Hint: Wrapping gifts may be worse than spending money on gifts themselves.
Finding the best gift for a friend or family member is a great feeling. Wrapping said gift, on the other hand, can be a pain. For those buying unusually shaped items, wrapping is a challenge. To keep your sanity, wrap the item by placing it in a bag with tissue paper or slap a bow on the item. After all, isn’t it the thought that counts?
Hint: This holiday is the most over-rated.
New Year’s Eve celebrations
People fall into two categories when ringing in the New Year. There’s one category of people who like to go out on New Year’s Eve to the fanciest restaurants or most popular bars. And another category of people who prefer to stay in, lay on their couch in their pajamas, and go to bed before midnight. The party-goers attempt to meet the over-hyped expectations while the those in the other category don’t try at all. Comedian John Oliver, courtesy of Vice, summed up New Year’s Eve perfectly. Oliver said, “You know it’s going to happen but somehow you’re never really prepared for how truly awful it is.”
Hint: People don’t like sharing cookies.
Cookie swap parties
For those who spend much of their time in the kitchen or watching Food Network, cookie swap parties are enjoyable. For those who don’t like baking, can’t bake, or have food allergies, cookie swaps are no fun at all. As one Cheat Sheeter pointed out, somehow every cookie on the tray ends up smelling like peppermint cookie brought to the swap. Yuck!

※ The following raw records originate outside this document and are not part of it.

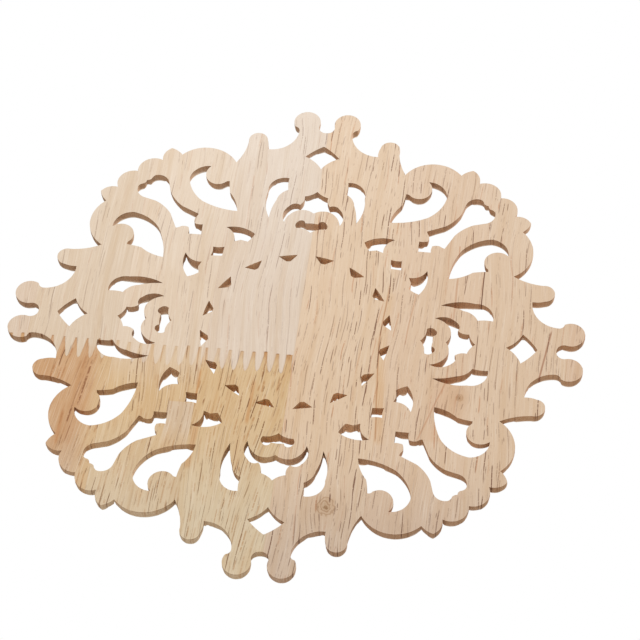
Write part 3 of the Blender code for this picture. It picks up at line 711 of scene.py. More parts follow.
# %% Close the walls
points = np.vstack([np.column_stack([front_flat, height, crease_shade]),
                    np.column_stack([back_flat, np.zeros((len(back_flat), 2))])])
below = {(round(x, 3), round(y, 3)): len(front_flat) + i for i, (x, y) in enumerate(back_flat)}
sides = {(int(f[k]), int(f[(k + 1) % 3])) for f in front_faces for k in range(3)}
wall_faces = []
for a, b in sides:
    if (b, a) in sides or on_seam(front_flat[a], front_flat[b]):
        continue
    foot_a = below[tuple(np.round(front_flat[a], 3))]
    foot_b = below[tuple(np.round(front_flat[b], 3))]
    wall_faces.append((b, a, foot_a, foot_b))
print("wall faces in one wedge:", len(wall_faces))

# %% [markdown]
# Eight copies, every second one mirrored, make the round. A mirrored copy has its faces turned
# inside out, so their corners are listed the other way round. Array and mirror modifiers could do
# this, but the next step needs to move every point of the whole round by itself.

# %% Make the round from eight wedges
def all_round(points, triangles, quads):
    """Eight copies of the wedge, every second one mirrored."""
    whole_points, whole_faces = [], []
    for quarter in range(4):
        for mirrored in (False, True):
            first = len(whole_points) * len(points)
            x, y = points[:, 0], points[:, 1]
            if mirrored:
                x, y = y, x
            for _turn in range(quarter):
                x, y = -y, x
            whole_points.append(np.column_stack([x, y, points[:, 2:]]))
            for faces in (triangles, quads):
                order = faces[:, ::-1] if mirrored else faces
                whole_faces += (order + first).tolist()
    return np.vstack(whole_points), whole_faces


triangles = np.vstack([front_faces, back_faces[:, ::-1] + len(front_flat)])
round_points, round_faces = all_round(points, triangles, np.array(wall_faces))
print("points all round, seams still double:", len(round_points))

# %% [markdown]
# No two leaves of a carved piece are quite alike. Slow waves over the whole round, worked out from
# each point's place, lower the carving by a few tenths of a millimetre and let the edges wander
# as little, never outwards, so that the piece keeps to its board. The back stays flat. A noise
# texture with a displacement would move the walls and the back too.

# %% Slow waves
def waves(x, y, spacing, seed):
    """A smooth uneven value from 0 to 1, with hills about a spacing apart."""
    # Six waves run different ways, and uneven factors keep them out of step.
    total = np.zeros(x.shape)
    for k in range(6):
        turn = seed * 1.7 + k * 1.13
        reach = 2 * math.pi / spacing * (0.7 + 0.16 * k)
        total += np.sin((x * math.cos(turn) + y * math.sin(turn)) * reach + seed * (k + 2.3))
    return np.clip(0.5 + total / 7, 0, 1)


sample = waves(np.linspace(0, 140, 400), np.zeros(400), 46, 1)
print(f"waves go from {sample.min():.2f} to {sample.max():.2f}")

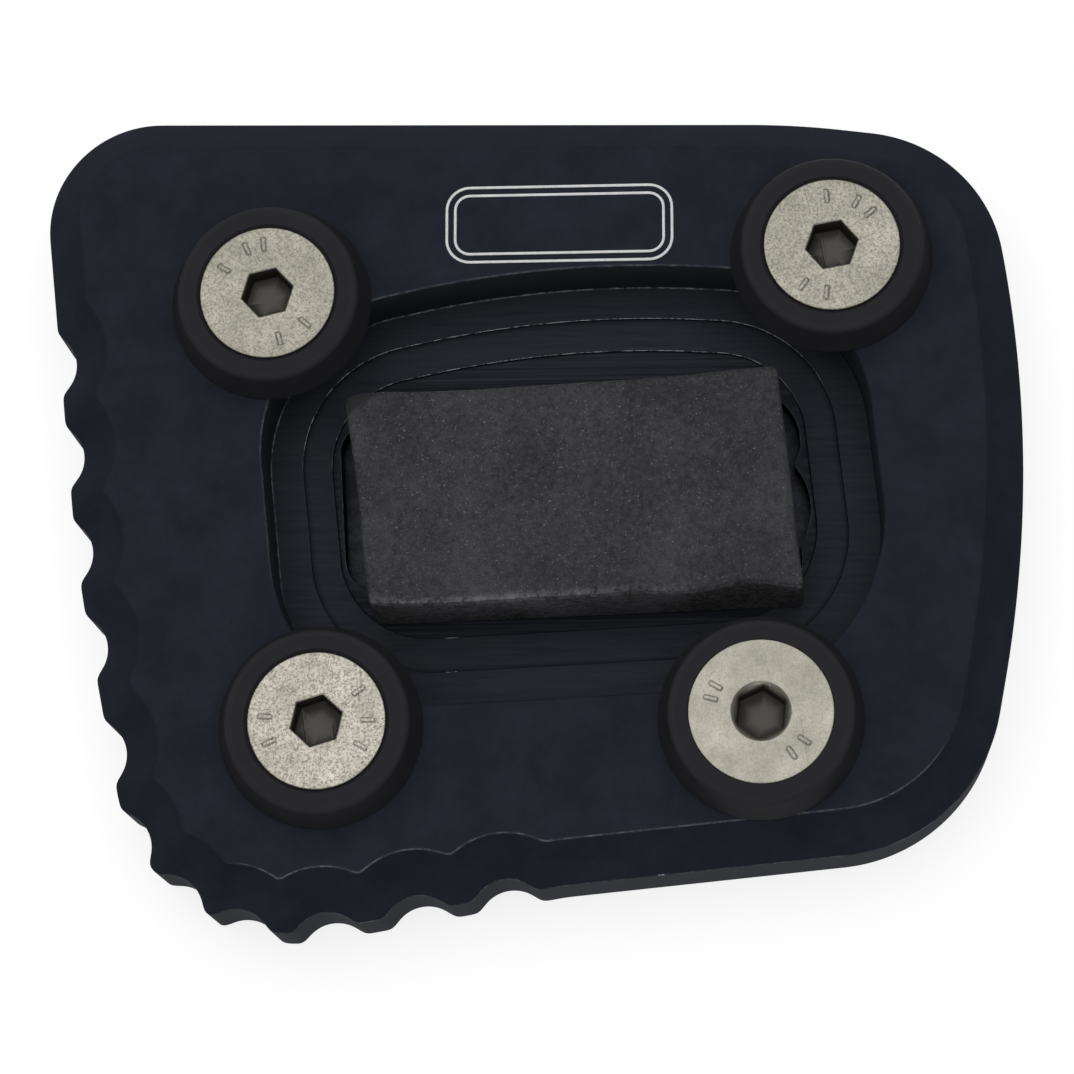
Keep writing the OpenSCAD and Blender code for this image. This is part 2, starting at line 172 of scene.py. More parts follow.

Hint: Gifting weird items is something no one likes.
White elephant gift exchange
Whatever this gift exchange goes by in your family, you know how it ends. Everyone leaves with random gifts they don’t need or want and will likely donate to charity or throw away. From years of participating in white elephant gift exchanges myself, finding an appropriate white elephant gift is tough. I’m guilty of gifting a Bath and Body Works candle and alcohol.